Continue to use Google Vision API to handle face detection
Build a new model to handle classifying heads as emoji
- use Vision API bounding boxes to crop and scale heads
- input is 128x128x3 array of pixel values (unstructured data)
- output is Softmax MECE classification

Data augmentation likely to be a highly promising area for this project
consider adding image noise, rotations, distortions (saturation, color-balance, etc)

Going to keep adding notes here
Intuition suggests that emojivision is a problem with extremely good human-level performance.
Manual error analysis will be relative quick and highly valuable.
Getting to "super-human" performance may be really hard (humans ~ Bayes Error)

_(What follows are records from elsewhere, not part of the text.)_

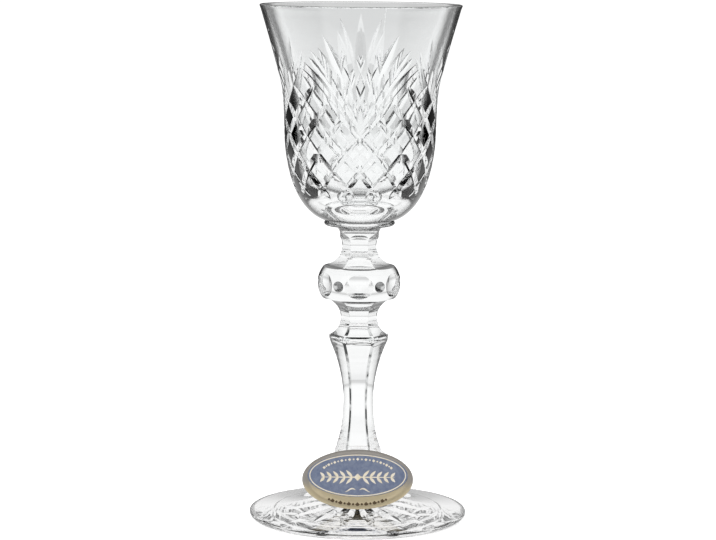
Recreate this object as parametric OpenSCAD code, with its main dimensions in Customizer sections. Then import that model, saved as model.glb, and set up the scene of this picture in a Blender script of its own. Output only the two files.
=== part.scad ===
// A cut-crystal cordial glass with a bell bowl, a knopped and faceted stem and a round foot.
// It stands on Z = 0 with its axis on Z, and its front faces -Y. Sizes are in millimetres.

/* [Whole glass] */
// Number of flat sides ground on the stem
stem_sides = 6; // [5:1:8]

/* [Bowl] */
// Height of the bowl, from its seat on the collar to the rim
bowl_h = 55.4; // [52:0.1:58]
// Outer diameter at the rim
rim_d = 51.8; // [50:0.1:55]
// Outer diameter at the waist of the bell
waist_d = 39; // [37:0.1:41]
// Diameter of the pad that is fused to the collar
bowl_seat_d = 17.2; // [15:0.1:18]
// Glass thickness at the rim
lip_wall = 1.2; // [1:0.05:1.6]
// Glass thickness at the waist
waist_wall = 2.4; // [2.1:0.05:3]
// Glass thickness of the bowl's floor, on the axis
bowl_floor = 4.2; // [3:0.1:6]

/* [Bowl cutting] */
// Number of fans round the bowl, each over one valley of the lattice
fan_count = 4; // [3:1:5]
// Leaves in one fan, counted on each side of the middle one
side_leaves = 3; // [2:1:3]
// Depth of a leaf at its middle
leaf_depth = 0.95; // [0.6:0.05:1.1]
// Depth of the lattice's border groove
line_depth = 0.5; // [0.4:0.05:0.7]
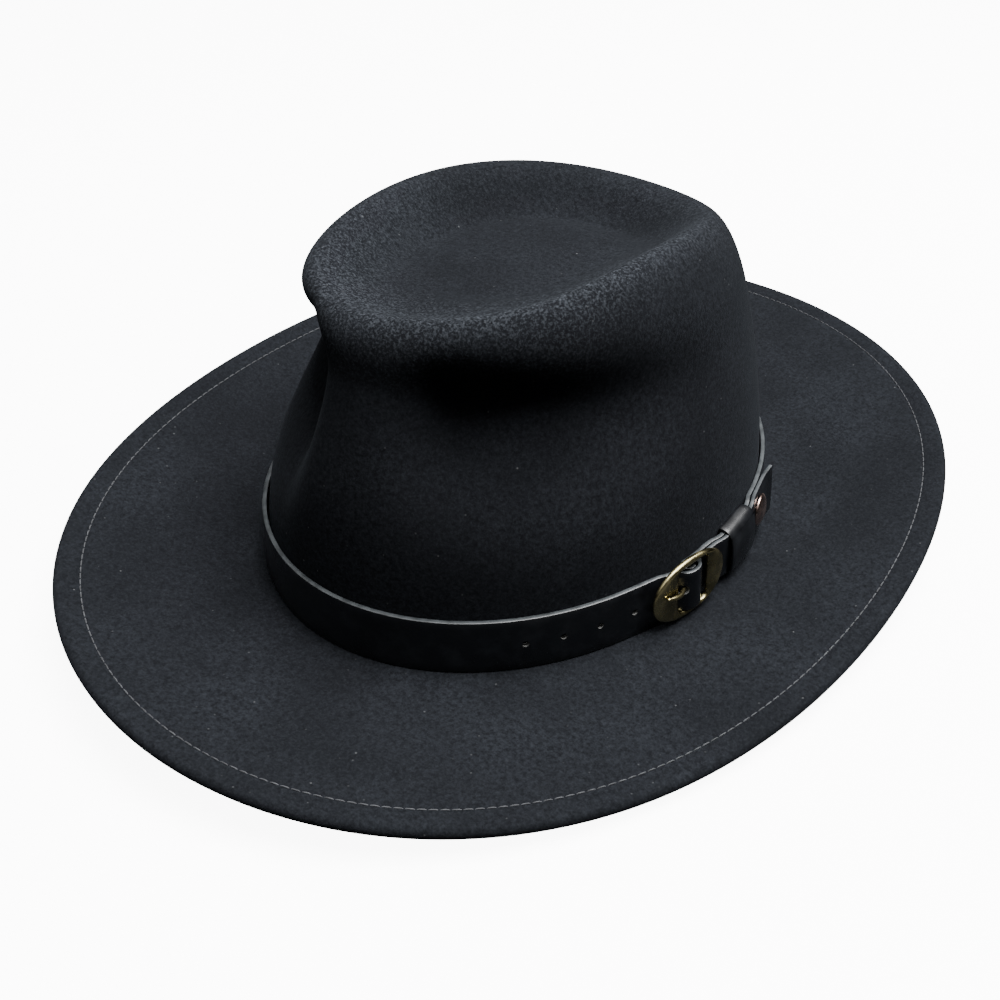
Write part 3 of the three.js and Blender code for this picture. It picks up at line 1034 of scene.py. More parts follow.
    def nap(self, piece: bpy.types.Object) -> None:
        """Writes how far the nap stands up: most along the ridge, where the felt is handled.

        Args:
            piece: The felt, whose mesh gets the attribute nap.
        """
        count = len(piece.data.vertices)
        place = np.zeros(count * 3)
        piece.data.vertices.foreach_get("co", place)
        place = place.reshape(-1, 3) / MM
        centre = np.array([0, -self.form.crown_ahead - self.form.ridge_middle])
        turn = np.arctan2(place[:, 0] - centre[0], -(place[:, 1] - centre[1]))
        edge = self.form.ridge(turn, 1)[:, :2]
        reach = np.linalg.norm(place[:, :2] - centre, axis=1)
        reach /= np.linalg.norm(edge - centre, axis=1)
        width = np.where(reach < self.nap_crest, self.nap_inside, self.nap_outside)
        rim = np.exp(-(((reach - self.nap_crest) / width) ** 2))
        rim *= smooth_step(place[:, 2], *self.nap_heights)
        towards = np.cos(turn - math.radians(self.nap_side))
        value = np.clip(rim * (self.nap_even + (1 - self.nap_even) * towards), 0, 1)
        layer = piece.data.attributes.new("nap", "FLOAT", "POINT")
        layer.data.foreach_set("value", value.astype(np.float32))

    def build(self) -> bpy.types.Object:
        """Builds and dresses the felt.

        Returns:
            The felt's object.
        """
        turn = self.turns()
        upper, crown = self.upper_rows(turn), self.crown_rows(turn)
        inner = self.inside(upper[-1], crown)[::-1]
        rows = np.stack([*inner, *self.under_rows(turn), *upper, *crown])
        piece = wrapped_grid(self.name, rows)
        self.nap(piece)
        smooth(piece, self.crease)
        piece.data.materials.append(self.finish.material())
        return finish_piece(piece, ["felt_body"])


class Side(Enum):
    """Side of the brim that a row of stitches shows on."""

    UPPER = 1
    UNDER = -1


@dataclass
class BrimStitching:
    """One row of lockstitches that holds the folded edge, seen on both faces of the brim."""

    felt: FeltBody
    finish: MottledFinish
    name: str = "brim_stitches"
    pitch: float = 3.2
    length: float = 2.7
    thickness: float = 0.42
    sides: int = 7
    crease: float = 60
    straight: float = 0.55
    taper: float = 0.35
    sunk: float = 0.02
    dip: float = 0.30
    line_points: int = 1441

    def seam(self, side: Side) -> np.ndarray:
        """Gives the places of the stitches on one face of the brim, evenly spaced and in order.

        Args:
            side: The face of the brim.

        Returns:
            One point for each stitch.
        """
        turn = np.linspace(0, TURN, self.line_points)
        below = 0 if side is Side.UPPER else self.felt.welt_thickness
        line = self.felt.edge_row(turn, self.felt.groove_inset, below)
        length = np.concatenate([[0], np.cumsum(np.linalg.norm(np.diff(line, axis=0), axis=1))])
        count = round(length[-1] / self.pitch)
        wanted = np.arange(count) / count * length[-1]
        return np.column_stack([np.interp(wanted, length, line[:, k]) for k in range(3)])

    def stitch(self) -> bpy.types.Object:
        """Models one stitch along X: a rod of thread whose ends dip into the felt.

        Returns:
            The stitch, which is used up as a pattern.
        """
        half = self.length / 2 * MM
        piece = rod(
            "stitch", self.thickness / 2, self.length, (0, 0, 0), Axis.ALONG, self.sides
        )
        bpy.ops.object.transform_apply(location=False, rotation=True, scale=False)
        for x in (-self.straight * half, self.straight * half):
            bpy.ops.object.mode_set(mode="EDIT")
            bpy.ops.mesh.select_all(action="SELECT")
            bpy.ops.mesh.bisect(plane_co=(x, 0, 0), plane_no=(1, 0, 0))
            bpy.ops.object.mode_set(mode="OBJECT")
        for vertex in piece.data.vertices:
            end = max(0, abs(vertex.co.x) / half - self.straight) / (1 - self.straight)
            vertex.co.z -= self.dip * MM * end * end
            vertex.co.y *= 1 - self.taper * end
        return piece

    def build(self) -> bpy.types.Object:
        """Builds both rows of stitches and dresses them.

        Returns:
            The stitches' object.
        """
        pattern = self.stitch()
        model = np.array([v.co for v in pattern.data.vertices])
        faces = [tuple(p.vertices) for p in pattern.data.polygons]
        points, polygons = [], []
        for side in Side:
            seam = self.seam(side)
            ahead = np.roll(seam, -1, axis=0) - np.roll(seam, 1, axis=0)
            ahead /= np.linalg.norm(ahead, axis=1, keepdims=True)
            up = np.tile([0.0, 0.0, float(side.value)], (len(seam), 1))
            across = np.cross(up, ahead)
            across /= np.linalg.norm(across, axis=1, keepdims=True)
            up = np.cross(ahead, across)
            lift = (self.thickness / 2 - self.sunk) * MM
            for place, x, y, z in zip(seam * MM, ahead, across, up):
                start = len(points)
                points += list(place + z * lift + model @ np.array([x, y, z]))
                polygons += [tuple(start + k for k in face) for face in faces]
        bpy.data.objects.remove(pattern)
        mesh = bpy.data.meshes.new(self.name)
        mesh.from_pydata([tuple(p) for p in points], [], polygons)
        piece = bpy.data.objects.new(self.name, mesh)
        bpy.context.scene.collection.objects.link(piece)
        smooth(piece, self.crease)
        mesh.materials.append(self.finish.material())
        return finish_piece(piece)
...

Unsupervised learning: probably beyond the scope of the project. Requires more project time, compute resources, and lots of data to start tackling reinforcement learning
Transfer learning: highly promising technique that might let us extend our initial model to handle new classes of emoji without "starting over from scratch"
Multi-task Learning: probably beyond the scope of the project. Might be appropriate if we were simultaneously finding food emoji in the background. (This is not the same as a using a Softmax classifier to generalize beyond logistic!)
CNN: usually a good idea to isolate the non-spatial information in an image. Might be a good idea if our first models are really inaccurate, but might not be necessary after our input processing step (cropping and scaling to night square image of head).
RNN: stupidly cool sounding, but probably a terrible choice for this problem. Best at handling sequences where "short-term memory" is important. It might be useful if we ever got to optimizing the "end-to-end joke" across all faces in the image.
End-to-end DL: probably beyond the scope of this project. Usually requires lots of data, and in our case, we'd need to invent a humor score to quantify "good" end-to-end emoji jokes.